Dive Brief:
- The Goodyear Tire & Rubber Co. exceeded its expectations in Q4 2024 with a net income of $76 million, a huge jump compared with last year’s net loss of $291 million, due to actions under its corporate transformation plan, according to a Feb. 13 earnings release.
- The tire manufacturer’s Q4 net sales were down 3.3% year over year at $4.9 billion and the full year’s net sales were down nearly 6% at $18.9 billion due to decreased tire units sold, unfavorable pricing and reduced inventory in its Americas and Asia Pacific segments.
- Meanwhile, net income for the full year skyrocketed to $70 million compared to 2023’s $689 million net loss, driven by a slight bump in segment operating income amid the company’s corporate strategy overhaul, according to a company presentation.
Dive Insight:
The rubber tire maker’s corporate transformation plan was initially announced in 2023. Since then, Goodyear has been working on streamlining its portfolio and production to reduce costs.
Other goals include generating $2 billion from divesting and seeking alternatives for its businesses, such as its chemical division, according to Goodyear’s Q4 2024 securities filing.
So far, the company has closed on the $905 million sale of its off-the-road tire business to The Yokohama Rubber Co. on Feb. 3. Last month, Goodyear announced an agreement to sell the Dunlop brand to Sumitomo Rubber Industries for approximately $701 million, set to close in mid-2025.
The company also set aside $1 billion as part of the restructuring plan, EVP and CFO Christina Zamarro said on a Feb. 14 earnings call. Other priorities under the plan include cutting $1.5 billion in costs by the end of the year through optimizing manufacturing plants, supply chain and research and development efforts.
Last month, the company announced plans to refocus its Danville, Virginia, facility on producing rubber mixing and aviation tires. The shift will include reductions in production capacity and the layoff of approximately 850 workers. Goodyear expects to complete the plan by year’s end and spend between $130 million to $140 million implementing the job cuts and facility transformation.
While Goodyear scales down one plant, the company plans on increasing capabilities at its Lawton, Oklahoma, facility. The modernization project will add about 10 million units of new capacity for premium tires in 2025 and 2026, President and CEO Mark Stewart said on the call.
“In the U.S., we will accelerate the introduction of new products to more effectively compete in the premium tiers and capitalize on blank space opportunities,” Steward said. “We will introduce five new product lines in the U.S. this year, each with significant improvements in the large rim SKU coverage than the predecessor lines.”

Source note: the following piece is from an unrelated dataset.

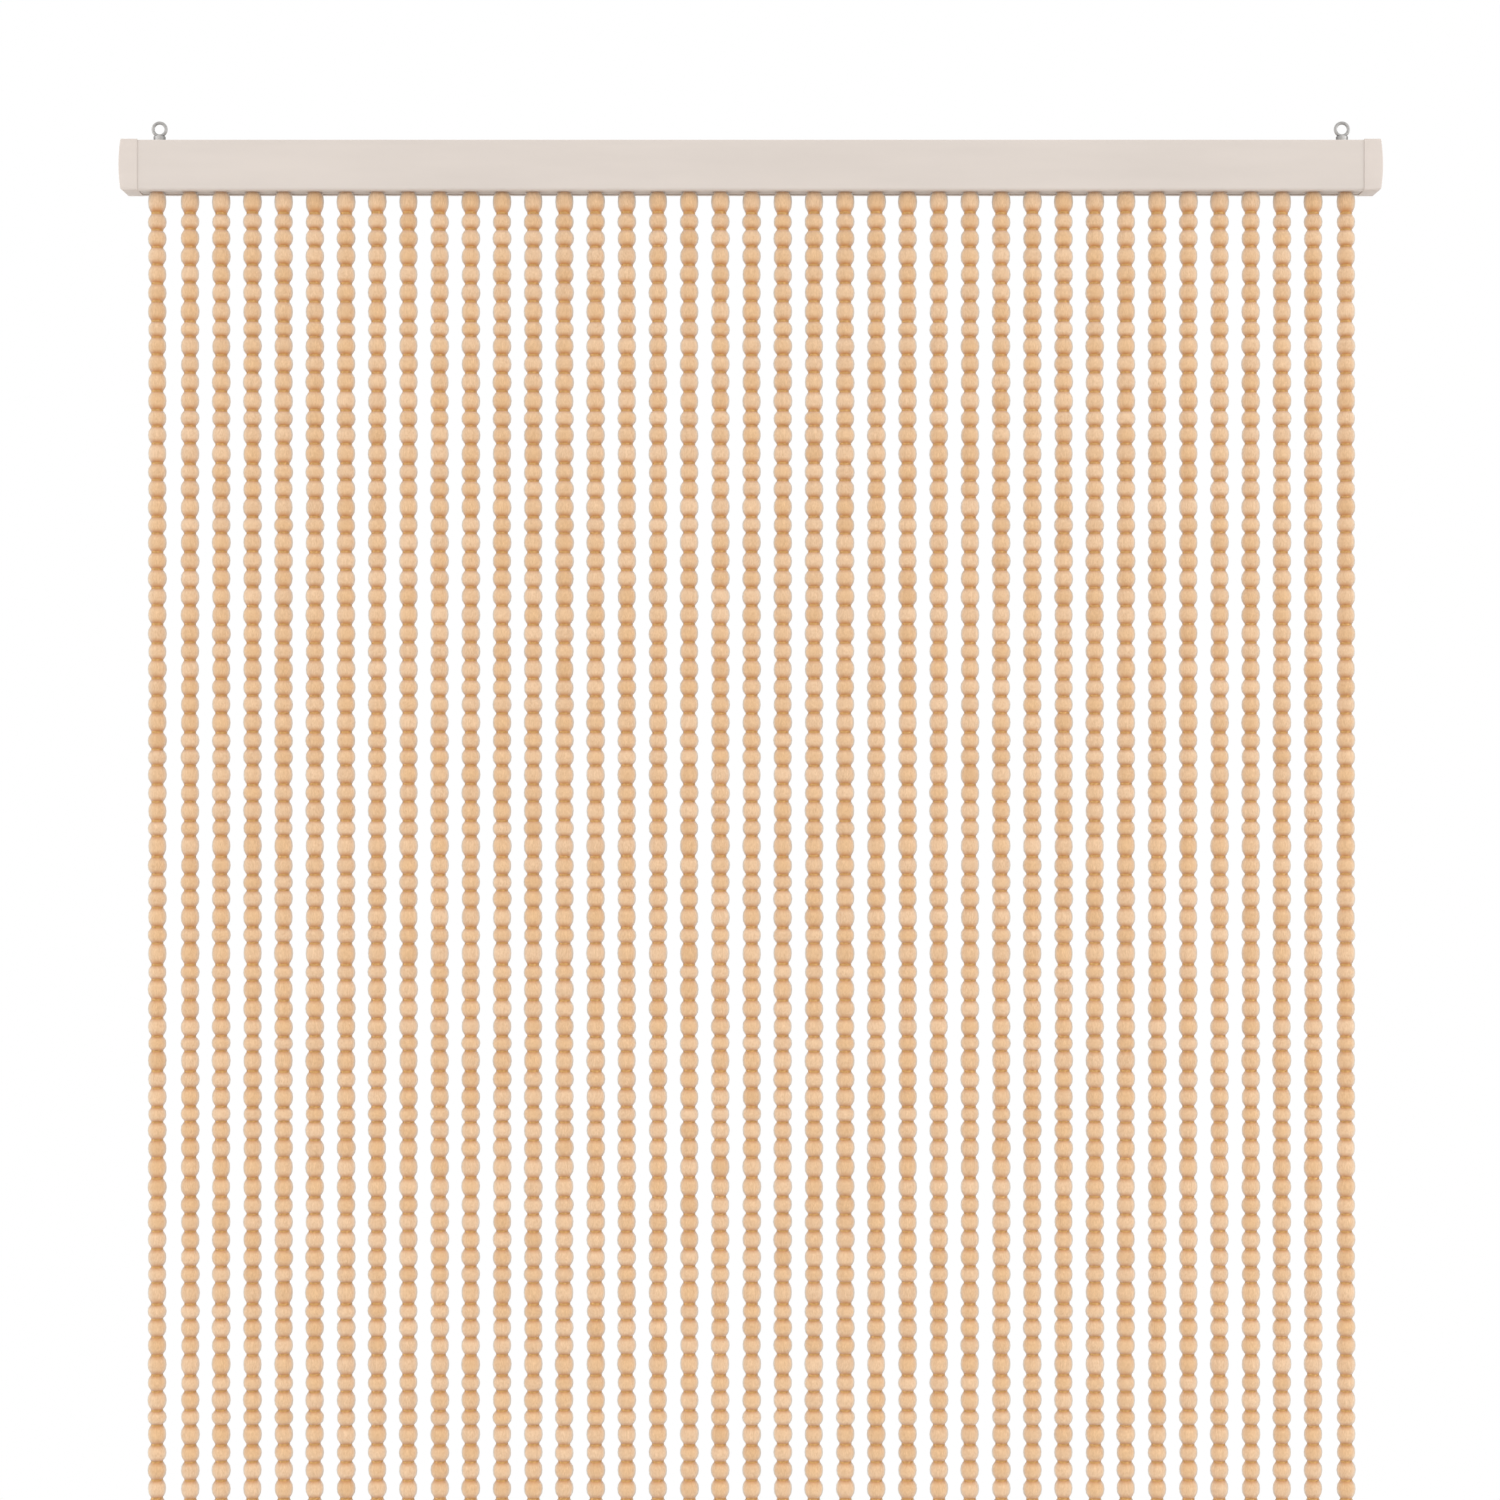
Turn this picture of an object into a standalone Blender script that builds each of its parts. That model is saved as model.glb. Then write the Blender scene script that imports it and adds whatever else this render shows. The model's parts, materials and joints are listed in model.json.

Stewart also noted two new executives to lead its help with its revamp goals. Last month, Goodyear named Don Metzelaar SVP of global manufacturing and supply chain, and Alain Kohnen VP of manufacturing Americas and global plant optimization
“[W]ith the right leadership in place, we will capitalize on opportunities to streamline our operating model and address duplication of effort, and excess costs that are inherently incur under our current decentralized structured model,” Stewart said.
Looking ahead, the rubber tire maker seeks to generate $750 million in 2025. However, the company could lose momentum as a result of the Trump administration’s tariffs and ensuing higher raw material costs.
The looming tariffs on Mexico and Canada could reduce the company’s flexibility to use its global manufacturing facilities to meet tire demand, according to Goodyear’s securities filing. Goodyear and other Tier 1 tire makers source their volumes from factories located in Canada and Mexico, Stewart said. He added that Goodyear is in talks with government officials about the issue.
“We look forward to continuing our collaborations with the leaders in Washington, as we work to address these critical issues impacting our business,” Stewart said. “In the meantime, we're working across our operations to mitigate any potential near-term impacts of tariffs, related to our Canadian and Mexican supply. As the tariff situation may be fluid and will be fluid, we'll remain agile and execute efficiency.”
The company is also anticipating the European Commission’s decision on whether or not to place reciprocal tariffs on the U.S., Zamarro said. Goodyear expects raw material costs to increase by about $350 million in the first half of 2025, she added.